Moreover, if you intend to make heavy edits in post-processing software like Adobe or Darkroom, there is some bad news for you. Capturing in ProRAW format doesn’t support Photographic Styles.

In hindsight, it also makes sense, as you want pristine sensor data to make edits and avoid the algorithmic processing and any stylistic adjustments that might tag alongside the default capture mode on an iPhone.

It would seem that, because of the iOS 18.1 Beta 6 build that I am running on my iPhone 16 Pro, fiddling with the Photographic Styles makes the phone run warmer than usual. It’s not a deal-breaker, but it’s something that’s stood out to me.

I’ve been constantly running Developer Beta builds on my iPhones for the past few years and have never seen a phone warm up so quickly, especially at image capture. It seems the computational pipeline really stresses the internal resources. Thankfully, it’s a small price to pay for such a fantastic feature.

A feature every iPhone 16 owner should use

Photographic Styles on the iPhone 16 series aren’t some magic pill to capture great shots. For example, you may often run into lost surface details or poorly exposed edges in the quest to get an artistic shot. You still don’t have the same kind of controls as a manual mode, either.

Moreover, you would still have to grapple with the challenges of poor light and noise. In such scenarios, Apple’s algorithmic denoising approach almost universally produces shots that are sharper and richer in color.

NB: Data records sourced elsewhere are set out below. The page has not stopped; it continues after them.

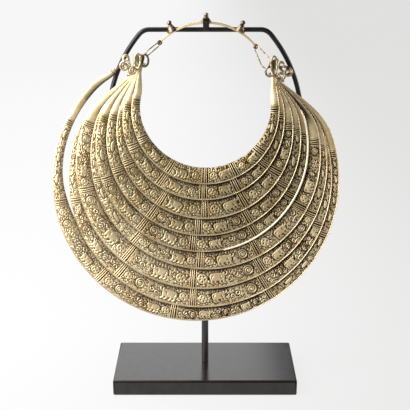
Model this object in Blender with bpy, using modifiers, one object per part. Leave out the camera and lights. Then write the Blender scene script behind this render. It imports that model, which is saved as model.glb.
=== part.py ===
# A bib necklace of nine graduated silver torque rings, shown on its display stand.
# Metres, +Z up. The origin is the middle of the base plate's underside and the front faces -Y.

from math import acos, asin, cos, pi, radians, sin, sqrt

import bmesh
import bpy
from mathutils import Matrix, Vector

# Clearance between pieces that touch on the real necklace
GAP = 0.0003
# Play that an interlocked wire has round another
PLAY = 0.0006

# Stand: a plate, a post, and a bent rod that ends in a hoop behind the rings
BASE_WIDTH = 0.185
BASE_DEPTH = 0.096
BASE_THICKNESS = 0.016
BASE_EDGE = 0.0008
POST_DIAMETER = 0.007
ROD_DIAMETER = 0.0047
BAR_HEIGHT = 0.360
BAR_HALF_LENGTH = 0.053
BEND_DROP = 0.005
FLANK_RADIUS = 0.133
HOOP_HALF_WIDTH = 0.094
HOOP_HEIGHT = 0.270
HOOK_WIDTH = 0.006
HOOK_THICKNESS = 0.0014
HOOK_LIP = 0.004
HOOK_FOOT = 0.002

# Neck strip: a flat band bent to the neck, with a pierced eye at each end and three knobs
STRIP_RADIUS = 0.062
STRIP_TOP = 0.3678
STRIP_OFFSET = 0.001
STRIP_THICKNESS = 0.0013
STRIP_WIDTH = 0.006
STRIP_END_WIDTH = 0.0020
STRIP_LEFT = radians(46)
STRIP_RIGHT = radians(48.5)
EYE_RADIUS = 0.0023
EYE_WIRE = 0.0005
KNOB_HEIGHT = 0.0095
KNOB_FOOT = 0.0033
KNOB_BALL = 0.0019
KNOB_ANGLES = (radians(-31), 0.0, radians(31))
KNOB_LEAN = 0.65

# Stack of rings: parallel planes that lean forward a little below the gathered tips
GATHER_HEIGHT = 0.330
LEAN = radians(3)
RING_PITCH = 0.0022
PIN_SLOT = 0.0015
BAND_WALL = 0.001
BAND_WIDTH = 0.020
TIP_WIDTH = 0.0034
FIRST_RADIUS = 0.070
LAST_RADIUS = 0.141
FIRST_DROP = 0.1157
LAST_DROP = 0.261
SWING = -0.009
# Section of a band, as shares of its width
CROWN = 0.080
TILT = 0.075
RIM = 0.032
# Raised collars that part the decorated panels, and the swell of a panel between two of them
COLLAR_WIDTH = 0.005
COLLAR_RISE = 0.0006
PANEL_SWELL = 0.25

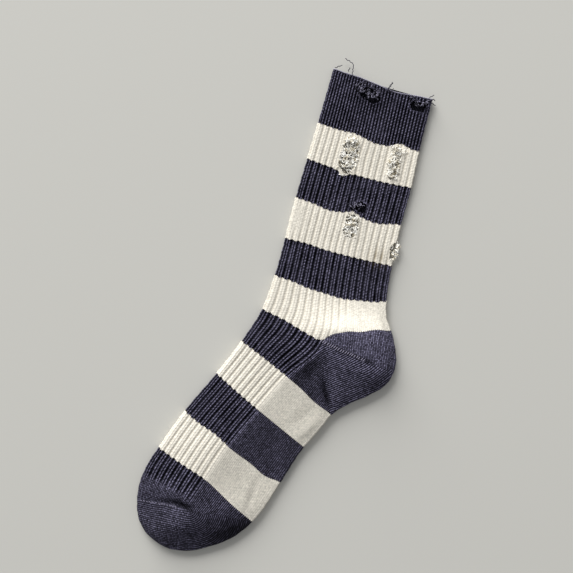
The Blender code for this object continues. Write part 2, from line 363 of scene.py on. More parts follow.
# %% [markdown]
# ## Heights
#
# Two layers of ribbed cotton lie 4.6 mm high. The heel and the toe are knitted as cups, so they never lie
# quite flat: they dome up. The fold at the back is pressed flatter than the one in front. Soft swells and
# troughs add what the solids leave out: the ridge that runs into the heel, the crease inside it, and the
# slow waves of cloth that was dropped and not ironed. A cloth simulation could make such folds, but it
# would choose their places itself. A short list of swells puts each one where it belongs.

# %% Bands and heights
Border = namedtuple("Border", "front rib back kink", defaults=[0.0])
LEG_BORDER = Border(4.6, 4.6, 4.6)
BORDERS = [LEG_BORDER] * 5 + [
    Border(4.8, 5.0, 4.8),
    Border(5.4, 6.6, 6.2, 1.0),
    Border(5.6, 6.6, 5.6),
    Border(5.2, 5.6, 4.8),
    Border(5.0, 5.4, 4.8),
    Border(5.6, 6.2, 5.2),
    Border(5.2, 5.2, 5.2),
]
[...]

But hey, it never hurts to experiment. Thankfully, it’s far easier to grasp these Photographic Style controls than mastering the manual controls a la DSLR cameras or, worse, dealing with the dozens of sliders and wheels in Lightroom.

For most iPhone users, Photographic Styles — with their intuitive pad control system — is the easiest and most sure-shot method of clicking pictures with a distinct flavor. That ease and sheer impact are reasons enough (for me to at least) to take the iPhone 16 and iPhone 16 Pro seriously, if not outright splurge for them.